Mr Venus, reminded of the duties of hospitality, produced some
rum. In answer to the inquiry, 'Will you mix it, Mr Wegg?' that
gentleman pleasantly rejoined, 'I think not, sir. On so auspicious
an occasion, I prefer to take it in the form of a Gum-Tickler.'

Mr Boffin, declining rum, being still elevated on his pedestal, was
in a convenient position to be addressed. Wegg having eyed him
with an impudent air at leisure, addressed him, therefore, while
refreshing himself with his dram.

'Bof--fin!'

'Yes, Wegg,' he answered, coming out of a fit of abstraction, with a
sigh.

'I haven't mentioned one thing, because it's a detail that comes of
course. You must be followed up, you know. You must be kept
under inspection.'

'I don't quite understand,' said Mr Boffin.

'Don't you?' sneered Wegg. 'Where's your wits, Boffin? Till the
Mounds is down and this business completed, you're accountable
for all the property, recollect. Consider yourself accountable to me.
Mr Venus here being too milk and watery with you, I am the boy
for you.'

'I've been a-thinking,' said Mr Boffin, in a tone of despondency,
'that I must keep the knowledge from my old lady.'

'The knowledge of the diwision, d'ye mean?' inquired Wegg,
helping himself to a third Gum-Tickler--for he had already taken a
second.

'Yes. If she was to die first of us two she might then think all her
life, poor thing, that I had got the rest of the fortune still, and was
saving it.'

'I suspect, Boffin,' returned Wegg, shaking his head sagaciously,
and bestowing a wooden wink upon him, 'that you've found out
some account of some old chap, supposed to be a Miser, who got
himself the credit of having much more money than he had.
However, I don't mind.'

'Don't you see, Wegg?' Mr Boffin feelingly represented to him:
'don't you see? My old lady has got so used to the property. It
would be such a hard surprise.'

'I don't see it at all,' blustered Wegg. 'You'll have as much as I
shall. And who are you?'

'But then, again,' Mr Boffin gently represented; 'my old lady has
very upright principles.'

'Who's your old lady,' returned Wegg, 'to set herself up for having
uprighter principles than mine?'

Mr Boffin seemed a little less patient at this point than at any other
of the negotiations. But he commanded himself, and said tamely
enough: 'I think it must be kept from my old lady, Wegg.'

'Well,' said Wegg, contemptuously, though, perhaps, perceiving
some hint of danger otherwise, 'keep it from your old lady. I ain't
going to tell her. I can have you under close inspection without
that. I'm as good a man as you, and better.

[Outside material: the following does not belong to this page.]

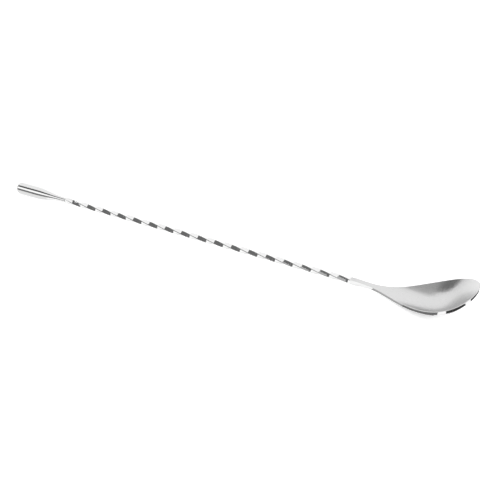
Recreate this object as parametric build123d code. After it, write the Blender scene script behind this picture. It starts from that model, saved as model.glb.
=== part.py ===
from build123d import *
from math import atan2, cos, degrees, pi, sqrt
import os

# Bar spoon: a teardrop bowl on a twisted square bar, with a bullet-shaped counterweight.
#
# Every piece is drawn about the bar's axis, with +X towards the bowl, +Z up and z = 0 on the axis. The
# joined spoon is then laid on a flat surface, on the side of its counterweight and the belly of its bowl.

# Driving dimensions, in millimetres.
overall_length = 305.0

bar_across_flats = 3.15
bar_corner_radius = 0.45
quarter_turn_length = 11.43     # length of bar that turns through 90 degrees
spigot_radius = 1.1             # turned-down end that sits in the counterweight
spigot_length = 9.0
head_spigot_radius = 0.95       # turned-down end that sits in the neck of the head
head_spigot_length = 6.0
socket_slack = 0.5              # room left past the end of each spigot

weight_radius = 4.1
weight_dome_length = 3.5
weight_land_length = 11.0       # the cylindrical stretch
weight_taper_length = 24.0
weight_throat_radius = 1.8      # the corners of the bar stand just proud of it

head_length = 70.5              # neck and bowl together
bowl_length = 61.5              # tip to the heel, where the neck starts to spread
bowl_half_width = 14.2
widest_from_tip = 15.8
bowl_depth = 7.8                # below the lip, where the bowl is widest
wall_curl = 0.35                # 0 gives a parabola across the bowl, 1 a flat floor with steep walls
neck_dip = 3.0                  # how far the lip sinks behind the neck
neck_dip_length = 35.0
tip_rise = 22.8                 # how far the lip climbs from there to the tip
tip_curl = 3.1                  # power of the climb: the higher, the nearer the tip it happens
bowl_thickness = 1.5
thinning_length = 17.0          # from the joint to where the head is down to sheet
lip_width = 0.5
hollow_run_out = 0.6            # height of the hollow's surface above the neck at the joint

half_bar = bar_across_flats / 2
tip_x = overall_length / 2
end_x = -overall_length / 2
heel_x = tip_x - bowl_length
widest_x = tip_x - widest_from_tip
head_x = tip_x - head_length
throat_x = end_x + weight_dome_length + weight_land_length + weight_taper_length
bar_length = head_x - throat_x


def smooth_step(t):
    """0 up to t = 0 and 1 from t = 1, with no slope at either."""
    t = min(max(t, 0.0), 1.0)
    return 0.5 - 0.5 * cos(pi * t)


# The bowl's shape. The plan outline and the lip's side view are given, and the inside is a hollow of one
# cross-section all along, let down just so far that it meets the lip at the outline.

def half_width(x):
    """Plan outline of the head: a bar, a flare from the heel to the widest point, and a half ellipse."""
    if x > widest_x:
        return bowl_half_width * sqrt(max(0.0, 1 - ((x - widest_x) / widest_from_tip) ** 2))
    return half_bar + (bowl_half_width - half_bar) * smooth_step((x - heel_x) / (widest_x - heel_x))


def hollow_width_squared(x):
    """Square of the hollow's half width, as a share of its widest; it goes negative beyond the tip."""
    if x > widest_x:
        return 1 - ((x - widest_x) / (widest_from_tip - lip_width)) ** 2
    return (max(0.0, half_width(x) - lip_width) / (bowl_half_width - lip_width)) ** 2


def hollow_rise(share_squared):
    """Height of the hollow's cross-section, at a squared share of its half width."""
    return bowl_depth * ((1 - wall_curl) * share_squared + wall_curl * share_squared * abs(share_squared))


def lip_height(x):
    """Side view of the lip: level with the top of the bar at the joint, dipping, and curling up to the tip."""
    dip = neck_dip * smooth_step((x - head_x) / neck_dip_length)
    return half_bar - dip + tip_rise * max(0.0, (x - head_x) / head_length) ** tip_curl


def lip_surface(x, y):
    """Height of the surface that the lip is ground to: level across the spoon, and level across the tip."""
    if x <= widest_x:
        return lip_height(x)
    along = (x - widest_x) / (widest_from_tip - lip_width)
    across = y / (bowl_half_width - lip_width)
    levelling = smooth_step(along) * (1 - along ** 2 - across ** 2) / 2
    return lip_height(x + (x - widest_x) * levelling)


def inside_height(x, y):
    """Height of the hollow's surface, which runs out above the neck so that the neck is flat on top."""
    across = (y / (bowl_half_width - lip_width)) ** 2
    run_out = hollow_run_out * (1 - smooth_step((x - head_x) / (heel_x + 6 - head_x)))
    return lip_height(x) + run_out - hollow_rise(hollow_width_squared(x)) + hollow_rise(across)


def thickness(x):
    """Depth below the hollow's surface: the full bar at the joint, thinning to sheet in the bowl."""
    at_joint = bar_across_flats + hollow_run_out
    return at_joint + (bowl_thickness - at_joint) * smooth_step((x - head_x) / thinning_length)


def underside_point(x, y):
    """Point of the lower surface, one thickness square below the upper surface at x, y."""
    step = 0.01
    slope_x = (inside_height(x + step, y) - inside_height(x - step, y)) / (2 * step)
    slope_y = (inside_height(x, y + step) - inside_height(x, y - step)) / (2 * step)
    drop = thickness(x) / sqrt(1 + slope_x ** 2 + slope_y ** 2)
    return (x + slope_x * drop, y + slope_y * drop, inside_height(x, y) - drop)


def solid_below(points):
    """Thick block hanging from the smooth surface through a grid of points."""
    surface = Face.make_surface_from_array_of_points(points, tol=0.004, min_deg=3, max_deg=5)
    return Solid.extrude(surface, Vector(0, 0, -60))


def stations(start, stop, count):
    return [start + (stop - start) * i / (count - 1) for i in range(count)]


def plan_block():
    """Upright block with the head's plan outline."""
    side = [(x, half_width(x)) for x in stations(head_x, widest_x, 13)]
    with BuildSketch(Plane.XY.offset(-30)) as outline:
        with BuildLine():
            flare = Spline(*side, tangents=[(1, 0), (1, 0)])
            mirror(flare, about=Plane.XZ)
            EllipticalCenterArc((widest_x, 0), widest_from_tip, bowl_half_width, start_angle=-90, arc_size=180)
            Line((head_x, -half_bar), (head_x, half_bar))
        make_face()
    return extrude(outline.sketch, amount=80).solid()


def spoon_head():
    """Neck and bowl in one piece, with a blind socket for the bar's spigot."""
    width = stations(-bowl_half_width - 3, bowl_half_width + 3, 25)
    length = stations(head_x - 4, tip_x + 3, 45)
    hollow = solid_below([[(x, y, inside_height(x, y)) for y in width] for x in length])
    lip = solid_below([[(x, y, lip_surface(x, y)) for y in width] for x in length])
    underside = solid_below([[underside_point(x, y) for y in width] for x in length])
    head = (hollow & lip & plan_block()) - underside
    socket = Cylinder(head_spigot_radius, head_spigot_length + socket_slack,
                      align=(Align.CENTER, Align.CENTER, Align.MIN))
    return head - Pos(head_x, 0, 0) * Rot(0, 90, 0) * socket


def bar_section(turn):
    """Square with rounded corners, in the plane across the bar at the counterweight, turned by some degrees."""
    plane = Plane((throat_x, 0, 0), x_dir=(0, 1, 0), z_dir=(1, 0, 0))
    with BuildSketch(plane) as section:
        RectangleRounded(bar_across_flats, bar_across_flats, bar_corner_radius, rotation=turn)
    return section.sketch.faces()[0]


def spigot(x, radius, length, outwards):
    """Turned pin along the bar's axis from x, with a small lead chamfer on its free end."""
    pin = Cylinder(radius, length, align=(Align.CENTER, Align.CENTER, Align.MIN))
    pin = chamfer(pin.edges().sort_by(Axis.Z)[-1], 0.2)
    return Pos(x, 0, 0) * Rot(0, 90 * outwards, 0) * pin


def twisted_bar():
    """Square bar twisted right-handed, ending square with the neck, with a spigot at each end."""
    total_turn = 90 * bar_length / quarter_turn_length
    bar = Solid.extrude_linear_with_rotation(
        bar_section(-total_turn), center=(throat_x, 0, 0), normal=(bar_length, 0, 0), angle=total_turn)
    bar += spigot(throat_x, spigot_radius, spigot_length, -1)
    return bar + spigot(head_x, head_spigot_radius, head_spigot_length, 1)


def counterweight():
    """Bullet turned about the bar's axis: dome, cylindrical land and a flowing taper down to the bar."""
    land_start = end_x + weight_dome_length
    land_end = land_start + weight_land_length
    quarter = 0.5523            # control length, as a share of the radius, that makes a Bezier a quarter round
    dome_control_x = land_start - weight_dome_length * quarter
    socket_end = throat_x - spigot_length - socket_slack
    with BuildSketch(Plane.XZ) as half_profile:
        with BuildLine():
            Bezier((end_x, 0), (end_x, weight_radius * quarter), (dome_control_x, weight_radius),
                   (land_start, weight_radius))
            Line((land_start, weight_radius), (land_end, weight_radius))
            Bezier((land_end, weight_radius), (land_end + weight_taper_length * 0.4, weight_radius),
                   (throat_x - weight_taper_length * 0.5, weight_throat_radius), (throat_x, weight_throat_radius))
            Polyline((throat_x, weight_throat_radius), (throat_x, spigot_radius), (socket_end, spigot_radius),
                     (socket_end, 0), (end_x, 0))
        make_face()
    return revolve(half_profile.sketch, Axis.X).solid()


def lowest(piece, tilt):
    """Height of the lowest point of a piece turned about Y."""
    return (Rot(0, tilt, 0) * piece).bounding_box().min.Z


def lying_tilt(pieces):
    """Turn about Y, in degrees, that brings bowl and counterweight down to one level."""
    tilt = 0.0
    for _ in range(4):
        gap = lowest(pieces["spoon_head"], tilt) - lowest(pieces["counterweight"], tilt)
        tilt += degrees(atan2(gap, overall_length))
    return tilt


def resting_place(pieces):
    """Placement that lays the spoon at z = 0 with its length centred on the origin."""
    turn = Rot(0, lying_tilt(pieces), 0)
    box = (turn * Compound(list(pieces.values()))).bounding_box()
    return Pos(-box.center().X, 0, -box.min.Z) * turn


def make_spoon():
    """The three pieces, joined end to end about the bar's axis."""
    return {
        "spoon_head": spoon_head(),
        "twisted_bar": twisted_bar(),
        "counterweight": counterweight(),
    }


if __name__ == "__main__":
    spoon = make_spoon()
    place = resting_place(spoon)
    os.makedirs("parts", exist_ok=True)
    for name, piece in spoon.items():
        export_step(place * piece, f"parts/{name}.step")
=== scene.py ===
from math import cos, radians, sin, tan

import bpy
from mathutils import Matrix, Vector


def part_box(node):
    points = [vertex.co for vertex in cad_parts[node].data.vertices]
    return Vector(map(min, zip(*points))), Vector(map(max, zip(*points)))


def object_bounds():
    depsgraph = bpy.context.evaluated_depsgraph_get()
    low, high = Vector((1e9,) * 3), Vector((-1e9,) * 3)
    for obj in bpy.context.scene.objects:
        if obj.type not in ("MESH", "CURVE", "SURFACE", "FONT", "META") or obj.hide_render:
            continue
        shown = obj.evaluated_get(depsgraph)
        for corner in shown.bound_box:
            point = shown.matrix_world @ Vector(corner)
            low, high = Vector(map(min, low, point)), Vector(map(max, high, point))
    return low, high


# Looks for the bar spoon: stainless steel on a pale floor, in soft white light.

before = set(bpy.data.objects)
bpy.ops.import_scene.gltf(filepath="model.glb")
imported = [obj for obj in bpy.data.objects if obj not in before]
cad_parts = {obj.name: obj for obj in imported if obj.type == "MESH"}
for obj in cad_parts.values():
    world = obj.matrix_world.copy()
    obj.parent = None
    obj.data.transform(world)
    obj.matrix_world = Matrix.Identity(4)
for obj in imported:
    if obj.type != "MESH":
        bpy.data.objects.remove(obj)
cad_low, cad_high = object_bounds()

length = cad_high.x - cad_low.x
weight_low, weight_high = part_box("counterweight")
axis_height = (weight_low.z + weight_high.z) / 2
bar_start = weight_high.x
head_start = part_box("spoon_head")[0].x


# Camera

camera_azimuth = 23.3
camera_elevation = 40.2
camera_distance = 1.492 * length
camera_lens = 54.07
camera_target = Vector((0.0595 * length, 0, 1.28 * axis_height))


def direction(azimuth, elevation):
    """Unit vector towards a place round the spoon: azimuth 0 is in front of it, 90 beyond the bowl."""
    a = radians(azimuth)
    e = radians(elevation)
    return Vector((sin(a) * cos(e), -cos(a) * cos(e), sin(e)))


def make_camera():
    data = bpy.data.cameras.new("camera")
    data.lens = camera_lens
    data.sensor_width = 36
    data.clip_start = 0.01
    data.clip_end = 50
    camera = bpy.data.objects.new("camera", data)
    back = direction(camera_azimuth, camera_elevation)
    camera.location = camera_target + back * camera_distance
    camera.rotation_mode = "QUATERNION"
    camera.rotation_quaternion = (-back).to_track_quat("-Z", "Y")
    bpy.context.scene.collection.objects.link(camera)
    bpy.context.scene.camera = camera


# Stage and light
#
# Polished steel shows little but what it mirrors, so its dark and pale bands come from cards that only the
# steel sees. A card's shade is the light that it gives off, and the white surroundings give white_light.

white_light = 1.6
floor_reach = 4
floor_card_height = 0.00005     # just clear of the floor
far = 1.15 * length
near = 0.1 * length
near_join = bar_start - 0.015   # the weight mirrors near cards up to here, and the bar those from here on
low_weight_edge = -0.09 * length
low_bar_edge = -0.033 * length

# Cards in front of the spoon and above it: start and end along the spoon, low and high elevation as seen
# from the bar, distance, and shade.
strip_cards = {
    "card_bar": (-3 * length, 0, 0, 72, far, 0.22),
    "card_bowl": (0, 2 * length, 0, 92, far, 0.7),
    "card_weight_light": (-length, near_join, 20, 50, near, white_light),
    "card_weight_dark": (-length, near_join, 50, 78, near, 0.15),
    "card_weight_top": (-length, near_join, 78, 150, near, 1.3),
    "card_bar_top": (near_join, head_start, 78, 150, near, 1.45),
}

# Cards that lie on the floor: start and end along the spoon, front and back edge, and shade. The bowl's lip
# mirrors the belly cards as a dark rim, with a white gap wherever there is no card.
floor_cards = {
    "card_under_weight": (-2 * length, near_join, low_weight_edge, -low_weight_edge, 1.2),
    "card_low_weight": (-2 * length, bar_start, -2 * length, low_weight_edge, 0.22),
    "card_low_bar": (bar_start, head_start, -2 * length, low_bar_edge, 0.22),
    "card_belly_1": (head_start + 0.012, head_start + 0.030, -0.3, -0.002, 0.6),
    "card_belly_2": (head_start + 0.030, head_start + 0.051, -0.3, -0.002, 0.25),
    "card_belly_3": (head_start + 0.060, head_start + 0.086, -0.3, -0.013, 0.06),
    "card_belly_4": (head_start + 0.045, head_start + 0.300, -0.003, 0.04, 0.06),
}


def stage_plane(name, low_x, high_x, low_y, high_y, material):
    """Flat rectangle in the object's own x and y."""
    mesh = bpy.data.meshes.new(name)
    corners = [(low_x, low_y, 0), (high_x, low_y, 0), (high_x, high_y, 0), (low_x, high_y, 0)]
    mesh.from_pydata(corners, [], [(0, 1, 2, 3)])
    mesh.materials.append(material)
    sheet = bpy.data.objects.new(name, mesh)
    bpy.context.scene.collection.objects.link(sheet)
    return sheet


def grey(shade):
    return (shade, shade, shade, 1)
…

Ask me to dinner.
Give me the run of your 'ouse. I was good enough for you and your
old lady once, when I helped you out with your weal and hammers.
Was there no Miss Elizabeth, Master George, Aunt Jane, and
Uncle Parker, before YOU two?'

'Gently, Mr Wegg, gently,' Venus urged.

'Milk and water-erily you mean, sir,' he returned, with some little
thickness of speech, in consequence of the Gum-Ticklers having
tickled it. 'I've got him under inspection, and I'll inspect him.

     "Along the line the signal ran
     England expects as this present man
     Will keep Boffin to his duty."

--Boffin, I'll see you home.'

Mr Boffin descended with an air of resignation, and gave himself
up, after taking friendly leave of Mr Venus. Once more, Inspector
and Inspected went through the streets together, and so arrived at
Mr Boffin's door.

But even there, when Mr Boffin had given his keeper good-night,
and had let himself in with his key, and had softly closed the door,
even there and then, the all-powerful Silas must needs claim
another assertion of his newly-asserted power.

'Bof--fin!' he called through the keyhole.

'Yes, Wegg,' was the reply through the same channel.

'Come out. Show yourself again. Let's have another look at you!'
Mr Boffin--ah, how fallen from the high estate of his honest
simplicity!--opened the door and obeyed.

'Go in. You may get to bed now,' said Wegg, with a grin.

The door was hardly closed, when he again called through the
keyhole: 'Bof--fin!'

'Yes, Wegg.'

This time Silas made no reply, but laboured with a will at turning
an imaginary grindstone outside the keyhole, while Mr Boffin
stooped at it within; he then laughed silently, and stumped home.